- Required work
Return the whole listing exactly as it stands.
______
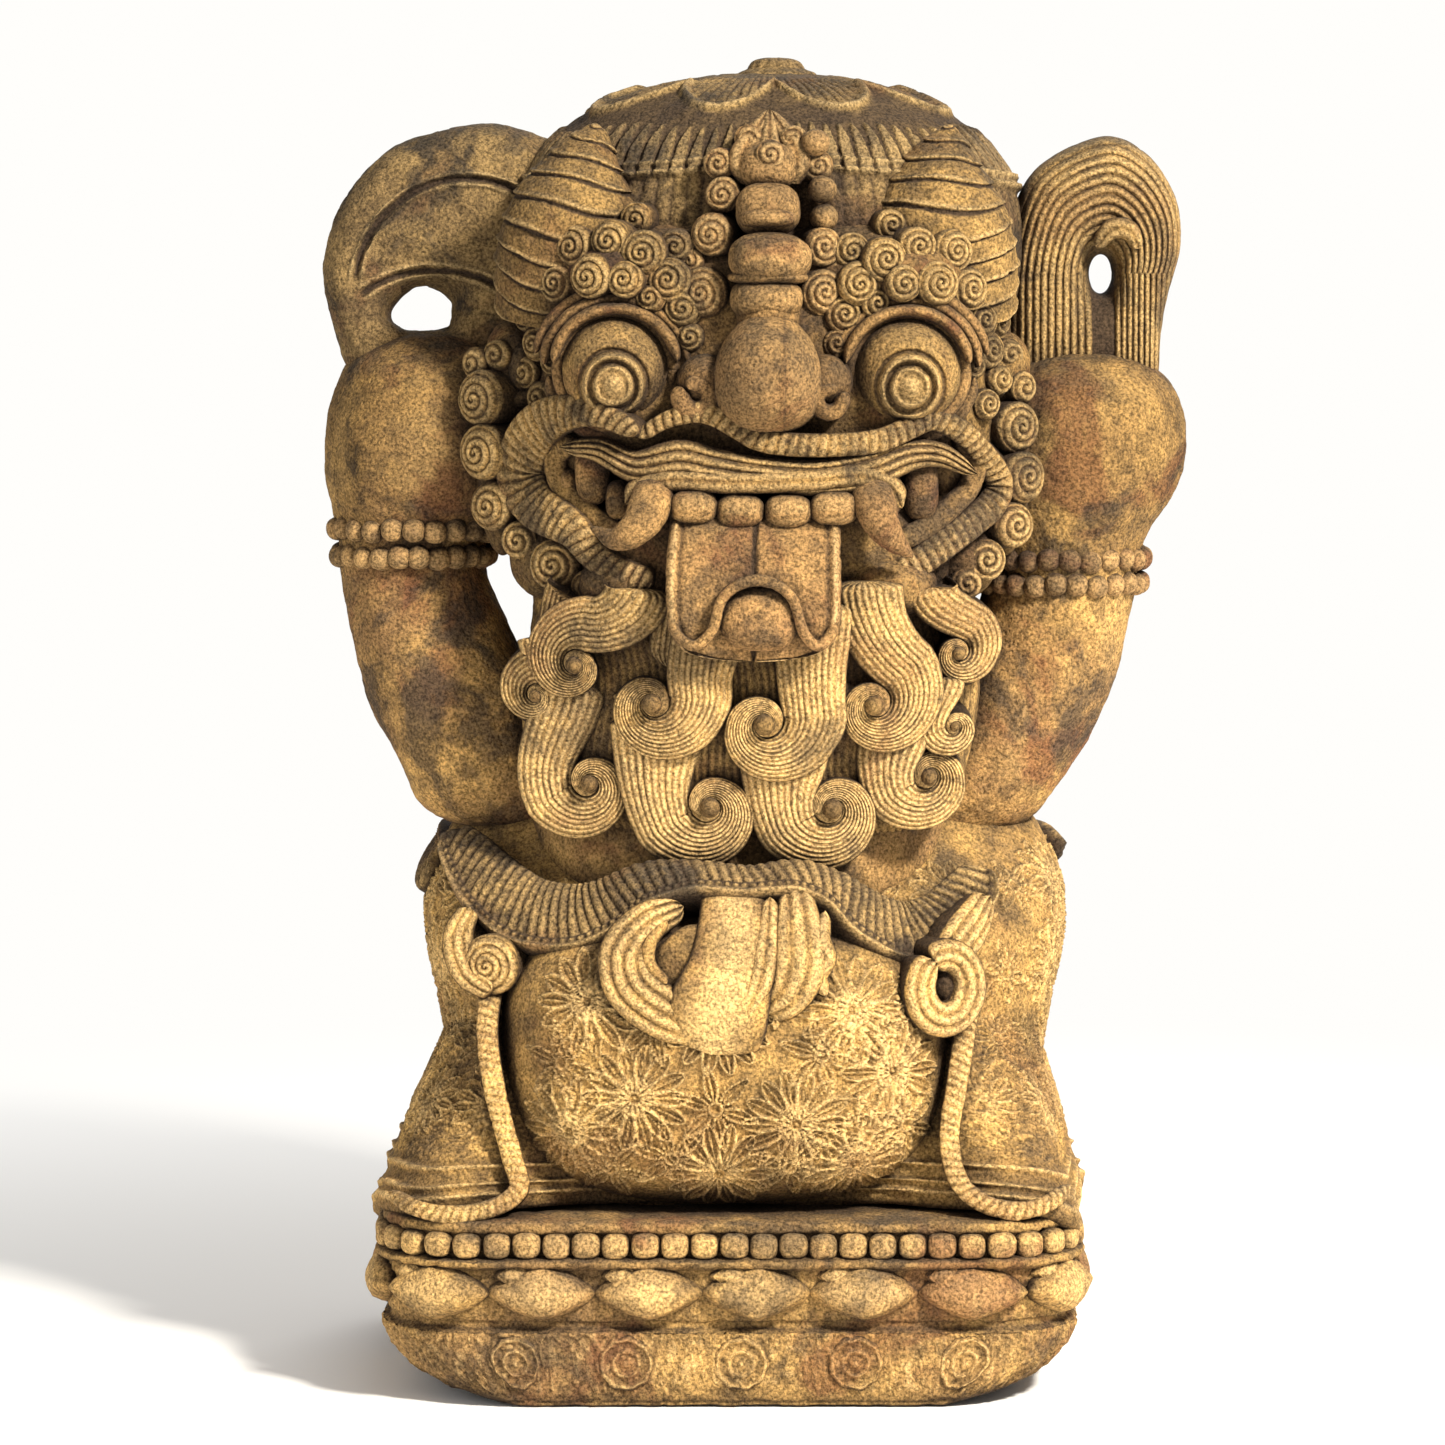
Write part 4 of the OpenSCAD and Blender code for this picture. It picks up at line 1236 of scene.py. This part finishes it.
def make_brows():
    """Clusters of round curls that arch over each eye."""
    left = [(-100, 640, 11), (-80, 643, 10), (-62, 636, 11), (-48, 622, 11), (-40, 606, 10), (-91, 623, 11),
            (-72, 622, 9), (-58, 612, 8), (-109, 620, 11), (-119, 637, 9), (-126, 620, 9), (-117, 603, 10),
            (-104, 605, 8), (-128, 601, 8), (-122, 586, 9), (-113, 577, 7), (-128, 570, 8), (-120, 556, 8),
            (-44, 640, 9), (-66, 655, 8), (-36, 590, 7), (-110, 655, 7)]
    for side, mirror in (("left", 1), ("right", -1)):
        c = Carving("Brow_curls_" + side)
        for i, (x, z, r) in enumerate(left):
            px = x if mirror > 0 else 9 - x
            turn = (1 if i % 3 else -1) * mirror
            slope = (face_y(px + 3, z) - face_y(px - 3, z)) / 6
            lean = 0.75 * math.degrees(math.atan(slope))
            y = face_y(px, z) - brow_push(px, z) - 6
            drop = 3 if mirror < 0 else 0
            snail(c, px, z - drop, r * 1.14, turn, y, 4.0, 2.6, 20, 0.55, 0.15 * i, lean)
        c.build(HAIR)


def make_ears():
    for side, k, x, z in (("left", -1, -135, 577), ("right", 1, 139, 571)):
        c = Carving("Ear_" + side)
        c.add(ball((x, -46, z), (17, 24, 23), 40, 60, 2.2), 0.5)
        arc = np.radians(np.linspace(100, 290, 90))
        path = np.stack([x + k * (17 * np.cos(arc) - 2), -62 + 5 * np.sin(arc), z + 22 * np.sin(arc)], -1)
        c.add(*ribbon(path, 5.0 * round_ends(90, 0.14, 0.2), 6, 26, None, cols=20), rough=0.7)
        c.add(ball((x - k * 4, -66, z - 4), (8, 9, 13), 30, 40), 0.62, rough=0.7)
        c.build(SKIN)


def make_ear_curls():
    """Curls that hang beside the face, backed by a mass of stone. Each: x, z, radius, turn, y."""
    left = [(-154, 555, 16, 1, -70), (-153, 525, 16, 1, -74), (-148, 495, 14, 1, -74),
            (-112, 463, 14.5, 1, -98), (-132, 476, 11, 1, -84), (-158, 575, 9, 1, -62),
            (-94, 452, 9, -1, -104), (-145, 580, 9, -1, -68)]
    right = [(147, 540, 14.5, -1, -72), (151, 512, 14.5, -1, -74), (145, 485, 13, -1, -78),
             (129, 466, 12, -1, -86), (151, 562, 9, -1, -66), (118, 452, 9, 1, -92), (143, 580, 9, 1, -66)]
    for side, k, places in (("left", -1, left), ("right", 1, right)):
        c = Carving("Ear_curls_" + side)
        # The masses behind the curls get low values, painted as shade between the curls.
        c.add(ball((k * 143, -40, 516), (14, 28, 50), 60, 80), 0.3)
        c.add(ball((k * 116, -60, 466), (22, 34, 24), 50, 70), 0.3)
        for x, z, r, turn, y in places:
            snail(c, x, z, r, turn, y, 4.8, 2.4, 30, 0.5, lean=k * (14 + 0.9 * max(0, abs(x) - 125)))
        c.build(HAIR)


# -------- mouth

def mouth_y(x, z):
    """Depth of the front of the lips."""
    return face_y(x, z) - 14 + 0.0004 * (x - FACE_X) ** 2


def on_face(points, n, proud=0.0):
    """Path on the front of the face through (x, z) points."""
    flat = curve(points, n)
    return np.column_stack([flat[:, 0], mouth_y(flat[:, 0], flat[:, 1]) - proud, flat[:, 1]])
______
- Expected answer
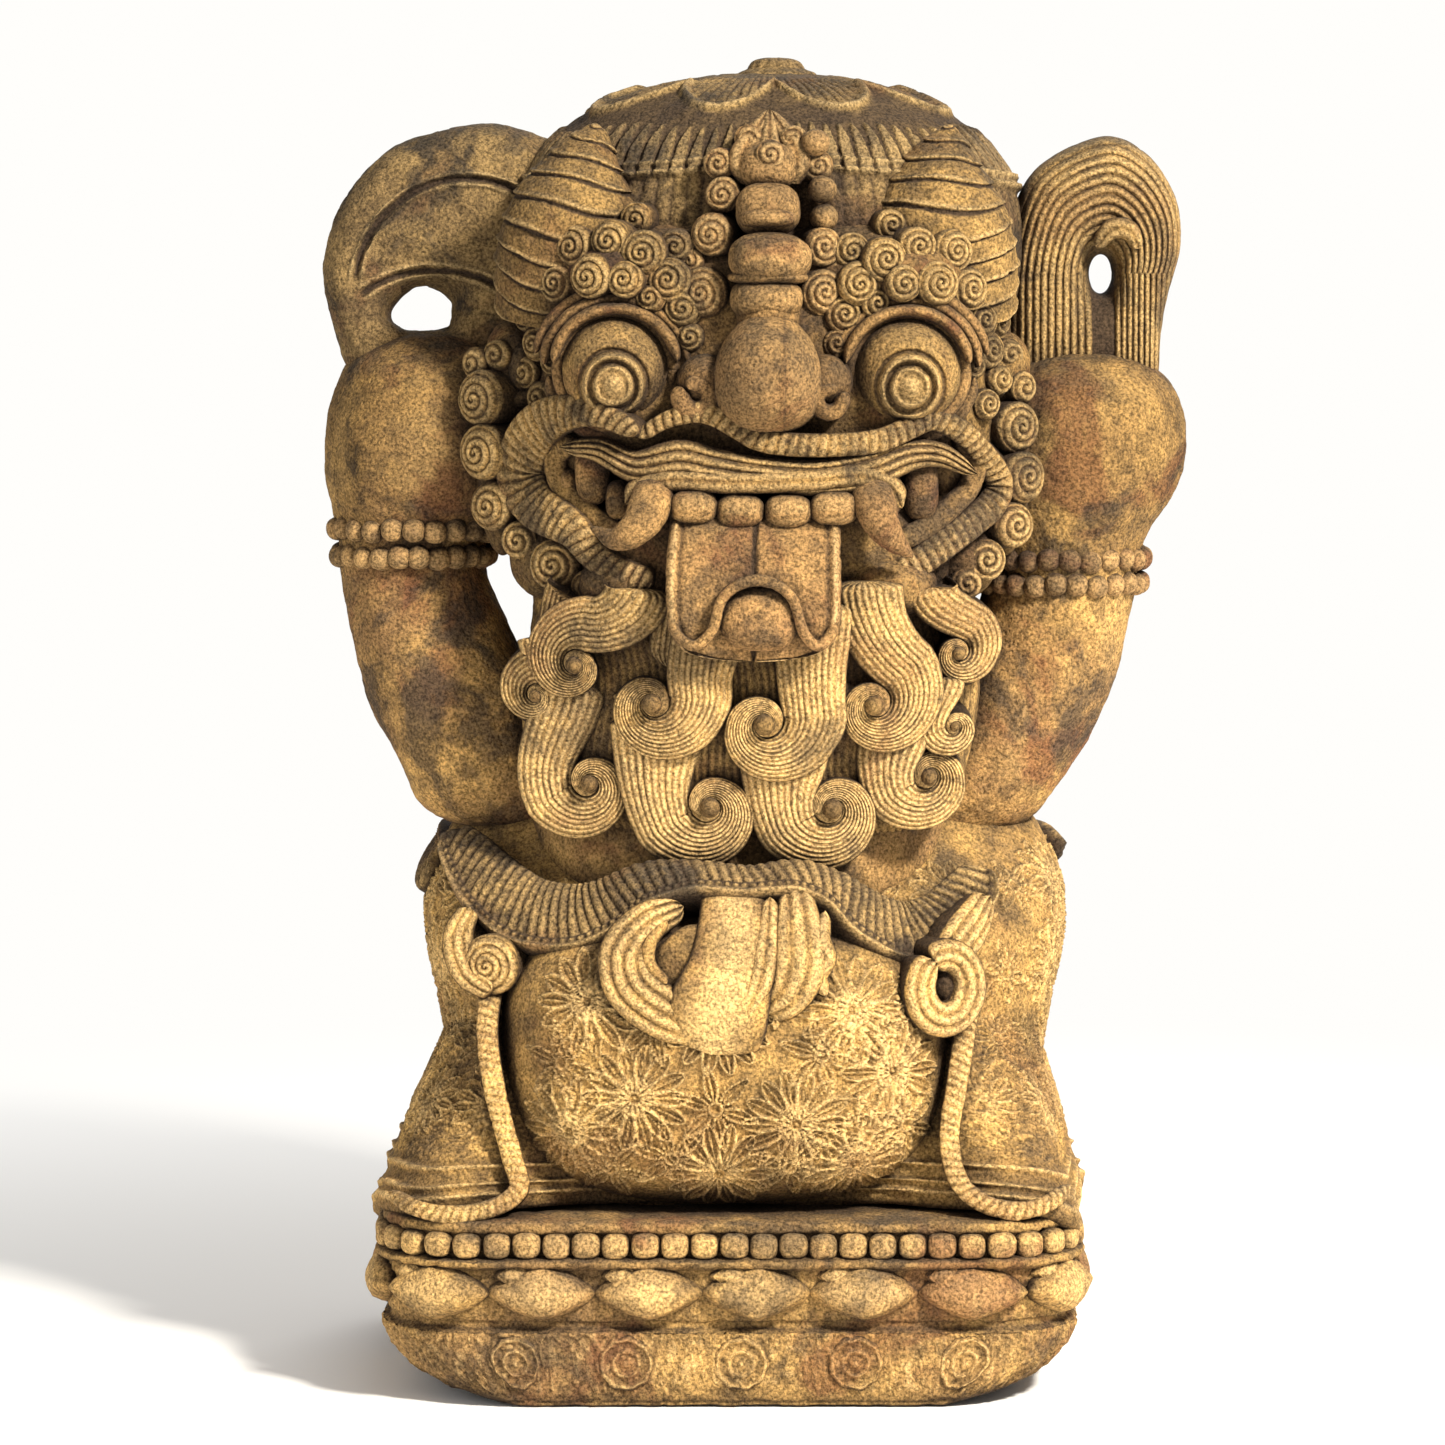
Write part 4 of the OpenSCAD and Blender code for this picture. It picks up at line 1236 of scene.py. This part finishes it.
def make_brows():
    """Clusters of round curls that arch over each eye."""
    left = [(-100, 640, 11), (-80, 643, 10), (-62, 636, 11), (-48, 622, 11), (-40, 606, 10), (-91, 623, 11),
            (-72, 622, 9), (-58, 612, 8), (-109, 620, 11), (-119, 637, 9), (-126, 620, 9), (-117, 603, 10),
            (-104, 605, 8), (-128, 601, 8), (-122, 586, 9), (-113, 577, 7), (-128, 570, 8), (-120, 556, 8),
            (-44, 640, 9), (-66, 655, 8), (-36, 590, 7), (-110, 655, 7)]
    for side, mirror in (("left", 1), ("right", -1)):
        c = Carving("Brow_curls_" + side)
        for i, (x, z, r) in enumerate(left):
            px = x if mirror > 0 else 9 - x
            turn = (1 if i % 3 else -1) * mirror
            slope = (face_y(px + 3, z) - face_y(px - 3, z)) / 6
            lean = 0.75 * math.degrees(math.atan(slope))
            y = face_y(px, z) - brow_push(px, z) - 6
            drop = 3 if mirror < 0 else 0
            snail(c, px, z - drop, r * 1.14, turn, y, 4.0, 2.6, 20, 0.55, 0.15 * i, lean)
        c.build(HAIR)


def make_ears():
    for side, k, x, z in (("left", -1, -135, 577), ("right", 1, 139, 571)):
        c = Carving("Ear_" + side)
        c.add(ball((x, -46, z), (17, 24, 23), 40, 60, 2.2), 0.5)
        arc = np.radians(np.linspace(100, 290, 90))
        path = np.stack([x + k * (17 * np.cos(arc) - 2), -62 + 5 * np.sin(arc), z + 22 * np.sin(arc)], -1)
        c.add(*ribbon(path, 5.0 * round_ends(90, 0.14, 0.2), 6, 26, None, cols=20), rough=0.7)
        c.add(ball((x - k * 4, -66, z - 4), (8, 9, 13), 30, 40), 0.62, rough=0.7)
        c.build(SKIN)


def make_ear_curls():
    """Curls that hang beside the face, backed by a mass of stone. Each: x, z, radius, turn, y."""
    left = [(-154, 555, 16, 1, -70), (-153, 525, 16, 1, -74), (-148, 495, 14, 1, -74),
            (-112, 463, 14.5, 1, -98), (-132, 476, 11, 1, -84), (-158, 575, 9, 1, -62),
            (-94, 452, 9, -1, -104), (-145, 580, 9, -1, -68)]
    right = [(147, 540, 14.5, -1, -72), (151, 512, 14.5, -1, -74), (145, 485, 13, -1, -78),
             (129, 466, 12, -1, -86), (151, 562, 9, -1, -66), (118, 452, 9, 1, -92), (143, 580, 9, 1, -66)]
    for side, k, places in (("left", -1, left), ("right", 1, right)):
        c = Carving("Ear_curls_" + side)
        # The masses behind the curls get low values, painted as shade between the curls.
        c.add(ball((k * 143, -40, 516), (14, 28, 50), 60, 80), 0.3)
        c.add(ball((k * 116, -60, 466), (22, 34, 24), 50, 70), 0.3)
        for x, z, r, turn, y in places:
            snail(c, x, z, r, turn, y, 4.8, 2.4, 30, 0.5, lean=k * (14 + 0.9 * max(0, abs(x) - 125)))
        c.build(HAIR)


# -------- mouth

def mouth_y(x, z):
    """Depth of the front of the lips."""
    return face_y(x, z) - 14 + 0.0004 * (x - FACE_X) ** 2


def on_face(points, n, proud=0.0):
    """Path on the front of the face through (x, z) points."""
    flat = curve(points, n)
    return np.column_stack([flat[:, 0], mouth_y(flat[:, 0], flat[:, 1]) - proud, flat[:, 1]])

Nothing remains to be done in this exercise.